The infamous Berlin Wall, completing the encirclement of West Berlin, would not go up until 1961 to prevent the constant flow of East German graduates pouring out of the technical colleges and universities via West Berlin to seek a better life in West Germany. But the general air of threat after the Berlin Blockade of 1948/49 which nearly sparked World War Three meant that the British army, far from being resented by the Germans, was much appreciated.
In my own class I had a more practical use as a guest with a German family. Using my stiff blue passport I could enter a British base, go to the on-site duty-free shop and buy real coffee, which, after years of drinking bitter substitutes, ranked with gold dust.
I arrived in Halle after the break-up for the Easter holidays of British schools but before that of German ones. As Herr Dewald was a teacher and his children were still at school, it was thought practical that I should attend the German school until its holidays began a fortnight later. Here I was very much a figure of curiosity, the first Britisher they had ever seen, and presumed to have fanged teeth or at least a forked tail. There was considerable mutual relief that we all looked much the same. Both in the Dewald home and at the high school my German was improving rapidly.

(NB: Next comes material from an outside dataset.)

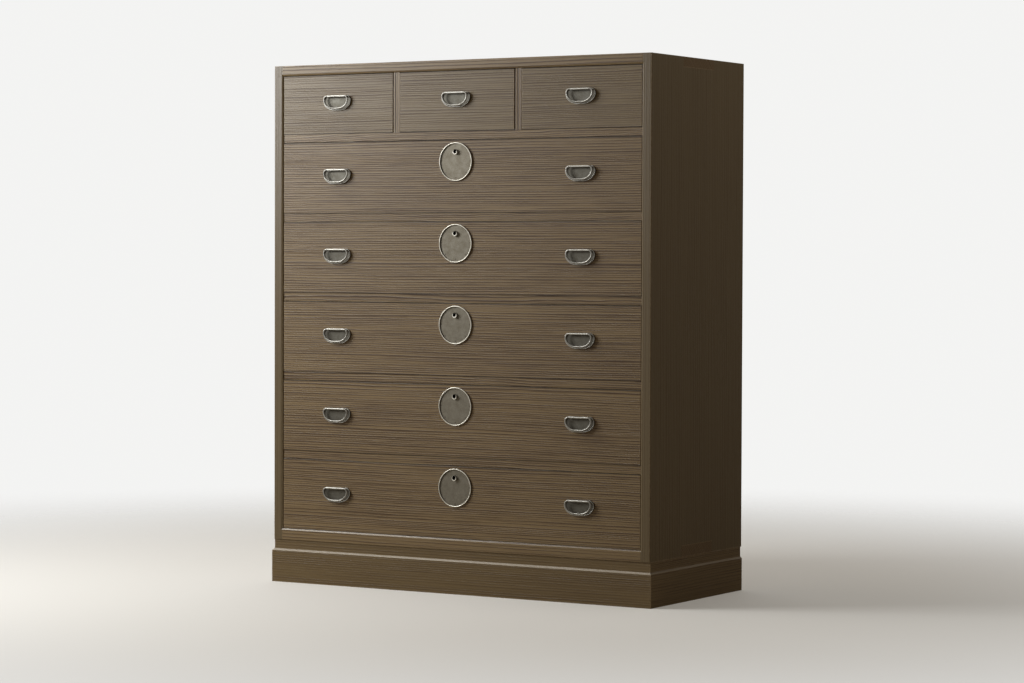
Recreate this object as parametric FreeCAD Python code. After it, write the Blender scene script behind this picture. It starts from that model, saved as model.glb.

A characteristic of German society that I was introduced to and which somewhat bewildered me was the worship of nature, the open countryside. Having been brought up amid the fields and woods of Kent I pretty much accepted Mother Nature as just being there with no need to adulate it. But the Germans made great play of going on long walks through it. These were called ‘Wandering Days’. The whole school, age group by age group, would be lined up to go on these country hikes. During the first I ever went on, I noticed something strange.
While a similar group of British kids would simply amble along in an untidy mass, the German children within half a mile had somehow formed themselves into a column, rank upon rank, three abreast. Then the walking slowly transformed, with all the feet coming up and down in unison until we were marching.